Similarly, in Wright, Miller & Cooper, Fed.Prac. and Proc.: Jurisdiction § 4422 it is said: “Failure to carry a special burden of persuasion characterized as requiring clear and convincing evidence or some like showing does not preclude a later attempt to prove the same issue by a preponderance of the evidence.” See also Shaffer v. Terrydale Management Corp., 648 S.W.2d 595, 608-609 (Mo.App.1983).

Farmer-Foster had previously succeeded in disassociating itself from Count I. As a matter of fundamental fairness, this court holds that factor (4) of collateral estoppel is lacking.

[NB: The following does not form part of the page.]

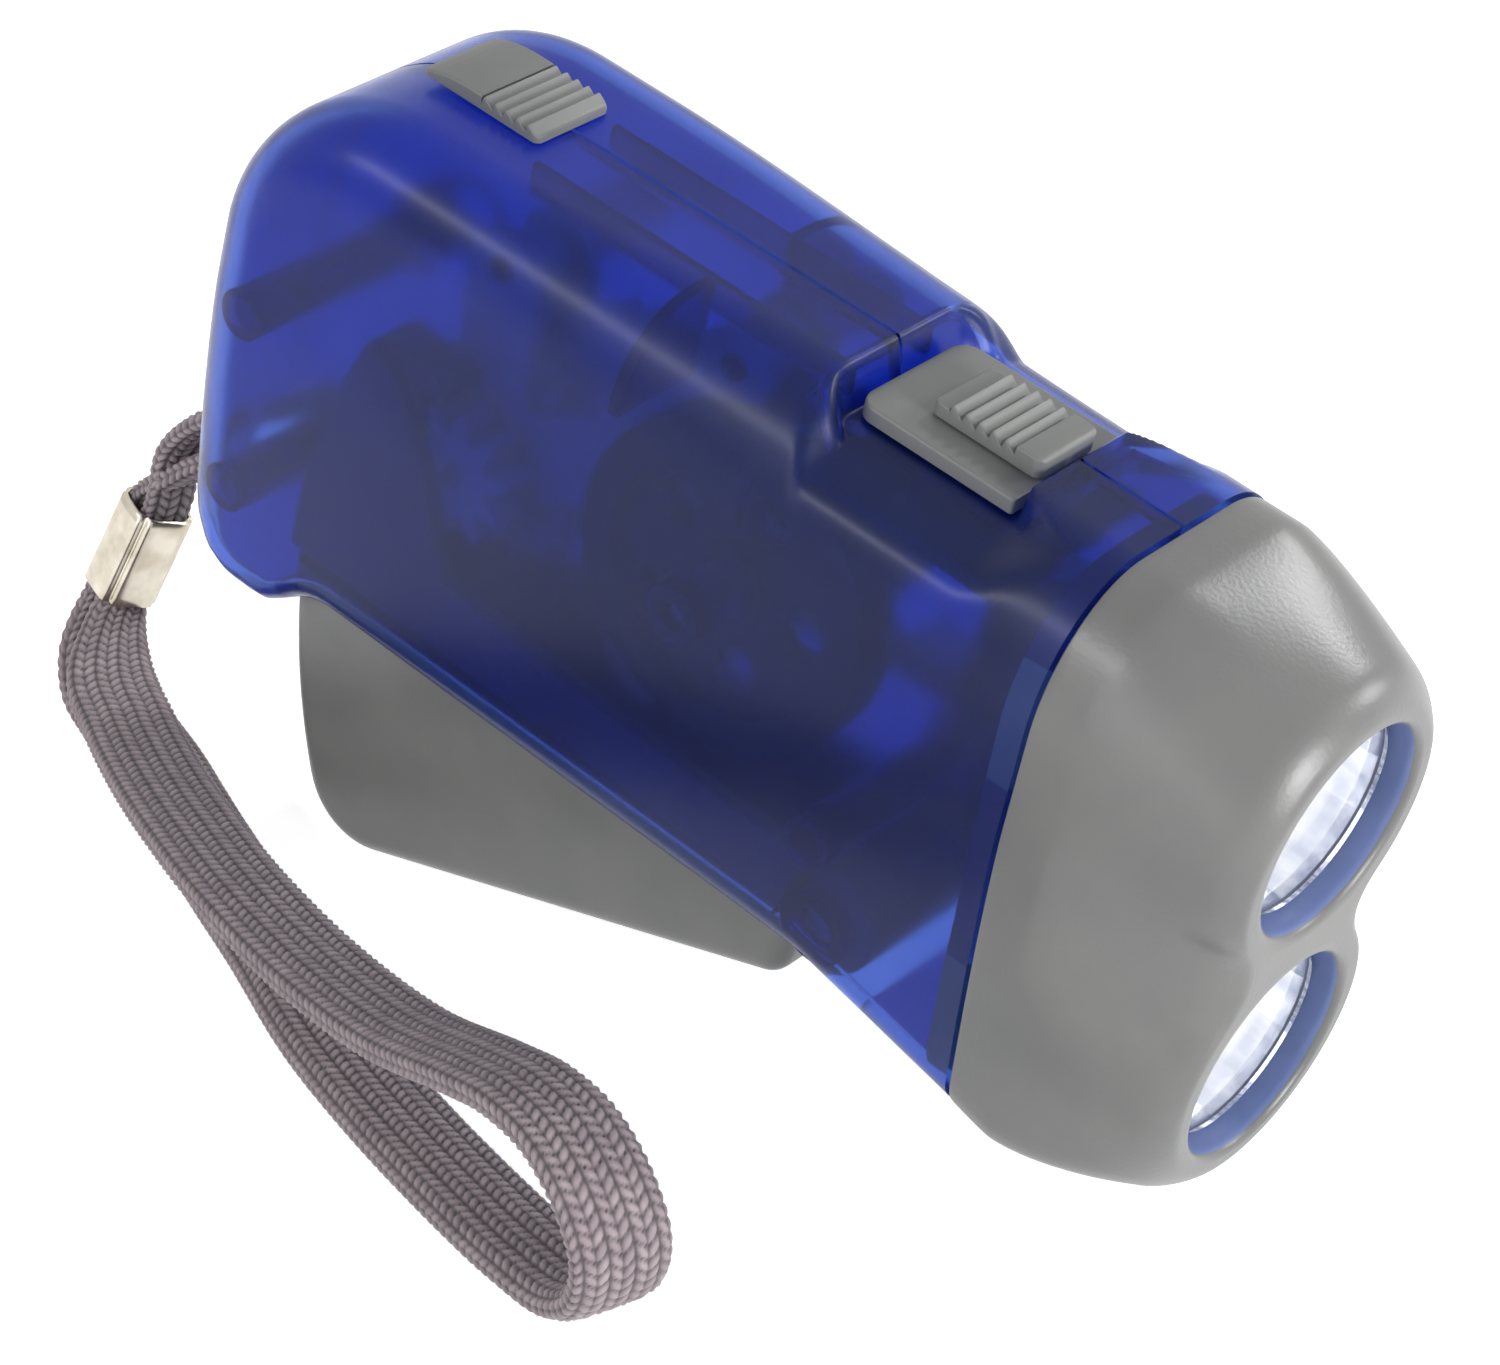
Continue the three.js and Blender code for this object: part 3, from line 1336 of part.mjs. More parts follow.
const strapRun = [
  [-111.4, -6.3, 5.6], [-109.4, -7.7, 3.2], [-105, -9.4, 1.8], [-97.5, -12.6, 1.5],
  [-88, -17.4, 1.4], [-78, -22.3, 1.4], [-69, -26.6, 1.4], [-57.1, -32.6, 1.4], [-46.2, -36.9, 1.4],
  [-34.6, -40.7, 1.4], [-25.5, -43.2, 1.4], [-19, -44.7, 2], [-15.4, -45.6, 4.6],
  [-14.4, -45.8, 8.6], [-16.6, -45.2, 12.6], [-21, -43.8, 14.9], [-26.5, -42.3, 15.1],
  [-32, -40.9, 13.8], [-44, -37.4, 10], [-57, -33.6, 8.4], [-69.4, -29.4, 8], [-80, -24.6, 7.2],
  [-90, -19.4, 6.2], [-99, -14.2, 5.8], [-105.2, -10.4, 6.6],
].map((point) => new THREE.Vector3(...point));

const loopOut = [[-104.6, -1, 25.4], [-101, -0.6, 29.2], [-96, -0.2, 31.6], [-91.2, 0, 33.5]];
const loopBack = [[-90, 0, 28.6], [-95, -0.2, 27.2], [-100.4, -0.7, 25.6], [-104.6, -1.2, 22.8]];

const strapRoute = [
  ferrulePoint(strapInside, -strandOff), ferrulePoint(strapMouth, -strandOff), ...strapRun,
  ferrulePoint(strapMouth, strandOff), ferrulePoint(strapInside, strandOff),
];

// A flat braid along a route: sizes gives its width and thickness at a share of its length.
function flatBraid(route, sizes, steps, side) {
  const curve = new THREE.CatmullRomCurve3(route, false, 'centripetal');
  const sectionSides = 8;
  const rings = Array.from({ length: steps + 1 }, (_, k) => {
    const share = k / steps;
    const centre = curve.getPointAt(share);
    const tangent = curve.getTangentAt(share);
    const thin = new THREE.Vector3().crossVectors(tangent, side).normalize();
    const wideWay = new THREE.Vector3().crossVectors(thin, tangent).normalize();
    const [width, thick] = sizes(share);
    return Array.from({ length: sectionSides }, (_u, i) => {
      const angle = (2 * Math.PI * (i + 0.5)) / sectionSides;
      const [c, s] = [Math.cos(angle), Math.sin(angle)];
      const across = (Math.sign(c) * Math.abs(c) ** 0.6 * width) / 2;
      const up = (Math.sign(s) * Math.abs(s) ** 0.6 * thick) / 2;
      return centre.clone().addScaledVector(wideWay, across).addScaledVector(thin, up);
    });
  });
  return loft(rings);
}

function wristStrap() {
  const sizes = (share) => {
    const open = smooth(Math.min(share, 1 - share), 0.012, 0.07);
    return [mix(crimpedWidth, strapWidth, open), mix(crimpedThick, strapThick, open)];
  };
  return flatBraid(strapRoute, sizes, 84, strapSide);
}

// The short loop: from the ferrule into the case, round the lower rear post and back.
function strapLoop(post) {
  const around = postRadius + gap + loopThick / 2 + loopSlack;
  const bend = arc([post.x, post.z], around, 95, -90, 8).map(([x, z]) => [x, 0, z]);
  const route = [
    ferrulePoint(loopInside, strandOff), ferrulePoint(loopMouth, strandOff),
    ...[...loopOut, ...bend, ...loopBack].map((point) => new THREE.Vector3(...point)),
    ferrulePoint(loopMouth, -strandOff), ferrulePoint(loopInside, -strandOff),
  ];
  return flatBraid(route, () => [crimpedWidth, loopThick], 44, strapSide);
}

// The crimped ferrule: a flattened tube with three creases along it.
function ferrule() {
  const across = new THREE.Vector3().crossVectors(ferruleThin, ferruleAxis).normalize();
  const sides = 24;
  const outline = (shrink) => Array.from({ length: sides }, (_, k) => {
    const angle = (2 * Math.PI * (k + 0.5)) / sides;
    const [c, s] = [Math.cos(angle), Math.sin(angle)];
    const crease = shrink > 0 ? 0 : ferruleCrease * Math.max(0, Math.cos(4 * angle - Math.PI)) ** 3;
    const size = (full, value) => (Math.sign(value) * Math.abs(value) ** 0.5 * (full / 2 - shrink - crease));
    return [size(ferruleWidth, c), size(ferruleThick, s)];
  });
  const ring = (points, share) => points.map(([a, b]) => ferrulePoint(share, b).addScaledVector(across, a));
  const outer = loft([ring(outline(0), 0), ring(outline(0), 0.5), ring(outline(0), 1)]);
  return cut(outer, loft([ring(outline(ferruleWall), -0.5), ring(outline(ferruleWall), 1.5)]));
}

// The assembly

function piece(name, body, look) {
  const material = new THREE.MeshStandardMaterial(look);
  const mesh = new THREE.Mesh(geometryOf(body), material);
  mesh.name = name;
  return mesh;
}

const torch = new THREE.Group();
torch.add(
  piece('case_near', nearHalf(), blueCase),
  piece('case_far', farHalf(), blueCase),
  piece('head_cover', headCover(), greyPlastic),
  piece('upper_lens', lens(upperLens), clear),
  piece('lower_lens', lens(lowerLens), clear),
  piece('upper_reflector', reflector(upperLens), chrome),
  piece('lower_reflector', reflector(lowerLens), chrome),
  piece('upper_led', diodeBody(upperLens), diode),
  piece('lower_led', diodeBody(lowerLens), diode),
  piece('led_board', ledBoard(), greenBoard),
  piece('trigger', triggerBody(), greyPlastic),
  piece('trigger_pin', triggerPin(), steel),
  piece('return_spring', returnSpring(), steel),
  piece('gear_plate_near', nearPlate(), darkPlastic),
  piece('gear_plate_far', farPlate(), darkPlastic),
  piece('input_pinion', inputPinion(), whiteGear),
  piece('ratchet_pawl', ratchetPawl(), brass),
  piece('drive_gear', driveGear(), whiteGear),
  piece('second_gear', secondGear(), whiteGear),
  piece('flywheel', flywheel(), darkPlastic),
  piece('ring_magnet', ringMagnet(), magnet),
  piece('input_axle', axle(inputAxis, level.flywheelNear, level.farPlateFar), steel),
  piece('second_axle', axle(secondAxis, level.nearPlate, level.farPlateFar), steel),
  piece('flywheel_axle', axle(flywheelAxis, gap - axleEnd(), axleEnd() - gap), steel),
  piece('stator_core', statorCore(), steel),
  piece('bobbin', bobbin(), darkPlastic),
  piece('winding', winding(), copper),
  piece('circuit_board', circuitBoard(), greenBoard),
  piece('switch_body', switchBody(), steel),
  piece('switch_plate', switchPlate(), greyPlastic),
  piece('switch_knob', switchKnob(), greyPlastic),
  piece('lock_button', lockButton(), greyPlastic),
  piece('cell_holder', cellHolder(), darkPlastic),
  piece('coin_cell', coinCell(), nickel),
  piece('cell_contact', cellContact(), brass),
  ...Object.entries(screwSpots).map(([name, spot]) => piece(name, screw(spot), steel)),
);

// The lowest height of a mesh when the torch is tilted nose down.
function lowest(mesh, degrees) {
  const place = mesh.geometry.getAttribute('position');
  const [c, s] = [Math.cos(radians(degrees)), Math.sin(radians(degrees))];
  let low = Infinity;
  for (let i = 0; i < place.count; i += 1) low = Math.min(low, c * place.getZ(i) - s * place.getX(i));
  return low;
}

// The tilt at which the trigger and the head touch the table together.
function standingTilt() {
  const [trigger, head] = ['trigger', 'head_cover'].map((name) => torch.getObjectByName(name));
  let [less, more] = tiltRange;
  for (let k = 0; k < tiltSteps; k += 1) {
    const middle = (less + more) / 2;
    [less, more] = lowest(trigger, middle) < lowest(head, middle) ? [middle, more] : [less, middle];
  }
  return (less + more) / 2;
}

const tilt = standingTilt();
const floor = lowest(torch.getObjectByName('trigger'), tilt);
torch.rotation.y = radians(tilt);
torch.position.z = -floor;

const rearPost = screwSpots.screw_rear_lower;
const postPlace = new THREE.Vector3(rearPost[0], 0, rearPost[1])
  .applyAxisAngle(axisY, radians(tilt)).add(torch.position);
const strap = new THREE.Group();
strap.add(
  piece('strap_loop', strapLoop(postPlace), braid),
  piece('ferrule', ferrule(), nickel),
  piece('wrist_strap', wristStrap(), braid),
);

// The origin lies under the middle of the torch, without its strap.
const box = new THREE.Box3().setFromObject(torch, true);
const middle = box.getCenter(new THREE.Vector3());
const flashlight = new THREE.Group();
flashlight.add(torch, strap);
flashlight.position.set(-middle.x, -middle.y, 0);
console.log(`tilt ${tilt.toFixed(3)} degrees, floor ${floor.toFixed(3)} mm`);
console.log(`shift ${middle.x.toFixed(3)} ${middle.y.toFixed(3)} mm`);
console.log(`input axis ${inputAxis.map((v) => v.toFixed(3))}`);
console.log(`second axis ${secondAxis.map((v) => v.toFixed(3))}`);

export default flashlight;
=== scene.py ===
# %% [markdown]
# A squeeze-powered torch with two lenses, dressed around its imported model.
# The real thing is a translucent blue case in two halves, a grey head with two lenses, a grey trigger that
# is squeezed to spin a small generator, two grey sliding buttons and a braided wrist strap.
# Each cell makes one of those pieces. Shapes are worked out in millimetres in the torch's own frame,
# where x runs along the beam and z is up when the torch lies level, and then stood up as the model stands.

# %% Load the frame
import math
from contextlib import contextmanager

import bmesh
import bpy
import numpy as np
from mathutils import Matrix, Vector


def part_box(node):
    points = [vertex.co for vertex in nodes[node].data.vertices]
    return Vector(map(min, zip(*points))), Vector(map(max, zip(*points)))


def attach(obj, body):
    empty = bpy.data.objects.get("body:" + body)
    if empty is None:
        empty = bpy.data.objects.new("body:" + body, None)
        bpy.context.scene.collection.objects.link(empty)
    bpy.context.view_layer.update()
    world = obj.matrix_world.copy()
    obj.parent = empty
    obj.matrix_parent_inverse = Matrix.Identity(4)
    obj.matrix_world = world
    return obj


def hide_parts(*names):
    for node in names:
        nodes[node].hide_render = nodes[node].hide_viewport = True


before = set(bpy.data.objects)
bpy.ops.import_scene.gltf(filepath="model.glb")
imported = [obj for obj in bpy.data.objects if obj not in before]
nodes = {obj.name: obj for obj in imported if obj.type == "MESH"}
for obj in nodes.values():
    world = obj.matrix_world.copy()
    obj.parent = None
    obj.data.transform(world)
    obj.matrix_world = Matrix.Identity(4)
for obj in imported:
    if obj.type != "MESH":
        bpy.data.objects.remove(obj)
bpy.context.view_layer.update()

MM = 0.001

# %% [markdown]
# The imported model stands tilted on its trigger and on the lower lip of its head. Two round pieces, whose
# places in the torch's own frame are known, give the turn and the shift between the two frames.

# %% From the torch's frame to the standing frame
PIVOT = np.array([-15.0, -43.0])
FLYWHEEL_AXIS = np.array([-32.5, -22.5])


def side_centre(node):
    """Middle of a node's box in the side view, x and z, in millimetres."""
    low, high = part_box(node)
    return np.array([low.x + high.x, low.z + high.z]) / 2 / MM


pin_place, wheel_place = side_centre("trigger_pin"), side_centre("flywheel_axle")
own, stood = FLYWHEEL_AXIS - PIVOT, wheel_place - pin_place
TILT = math.atan2(own[1], own[0]) - math.atan2(stood[1], stood[0])
TURN = np.array([[math.cos(TILT), math.sin(TILT)], [-math.sin(TILT), math.cos(TILT)]])
SHIFT = pin_place - TURN @ PIVOT
print(f"tilt {math.degrees(TILT):.3f} degrees, shift {SHIFT[0]:.3f}, {SHIFT[1]:.3f} mm")


def stand(points):
    """Torch frame to row frame: the side view turned by the tilt and shifted, millimetres to metres."""
    points = np.asarray(points, float)
    side = points[..., [0, 2]] @ TURN.T + SHIFT
    return np.stack([side[..., 0], points[..., 1], side[..., 1]], axis=-1) * MM


# %% [markdown]
# The camera stands in front of the near side and looks down at the torch, with a long lens. Its place was
# solved from the corners of the photograph's object.

# %% Camera
CAMERA_PLACE = Vector((0.2089, -0.2505, 0.2152))
CAMERA_LOOK = Vector((-0.558, 0.661, -0.501))
camera_data = bpy.data.cameras.new("camera")
camera_data.lens = 114.6
camera_data.sensor_width = 36
camera = bpy.data.objects.new("camera", camera_data)
camera.location = CAMERA_PLACE
camera.rotation_euler = CAMERA_LOOK.to_track_quat("-Z", "Y").to_euler()
bpy.context.scene.collection.objects.link(camera)
bpy.context.scene.camera = camera
bpy.context.scene.view_settings.view_transform = "Standard"
print(f"camera: {camera_data.lens} mm lens, {CAMERA_PLACE.length:.3f} m from the torch's middle")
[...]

This court expresses no opinion on whether plaintiffs are or may be entitled to relief on Count IV. The trial court erred in granting Farmer-Foster’s motion for summary judgment on Count IV.

That portion of the judgment in favor of defendant Farmer-Foster Insurance Agency, Inc., and against plaintiffs on Count IV of plaintiffs’ second amended petition is hereby reversed and the cause remanded for further proceedings not inconsistent with this opinion. All other portions of the judgment are affirmed.

MAUS and MONTGOMERY, JJ., concur.

. Except where otherwise indicated, all references to statutes are to RSMo 1986, V.A.M.S., and all references to rules are to Missouri Rules of Court, V.A.M.R.

With respect to the forfeiture of corporate rights and privileges, § 351.525 provided, in pertinent part:

[T]he directors and officers in office when the forfeiture occurs shall be the trustees of the corporation, who shall have full authority to wind up its business and affairs, sell and liquidate its property and assets, pay its debts and obligations and to distribute the net assets among the shareholders; and the trustees as such shall have power to sue for and recover the debts and property due the corporation, describing it by its corporate name, and may be sued as such.

Section 351.525 was repealed in 1990 (L.1990, S.C.S.H.B. 1432.) A similar section, with the same number, was reenacted in 1990 (L.1990, S.C.S.H.B. 960). In 1991, § 351.525 was again repealed (L.1991, S.C.S.H.B. 219.) There was no similar reenactment. See §§ 351.486.3 and 351.476.2(5) and (6). None of the parties to this appeal mentions the repeal of § 351.525 or any of the foregoing statutes, and no party claims that the repeal invalidates this appeal.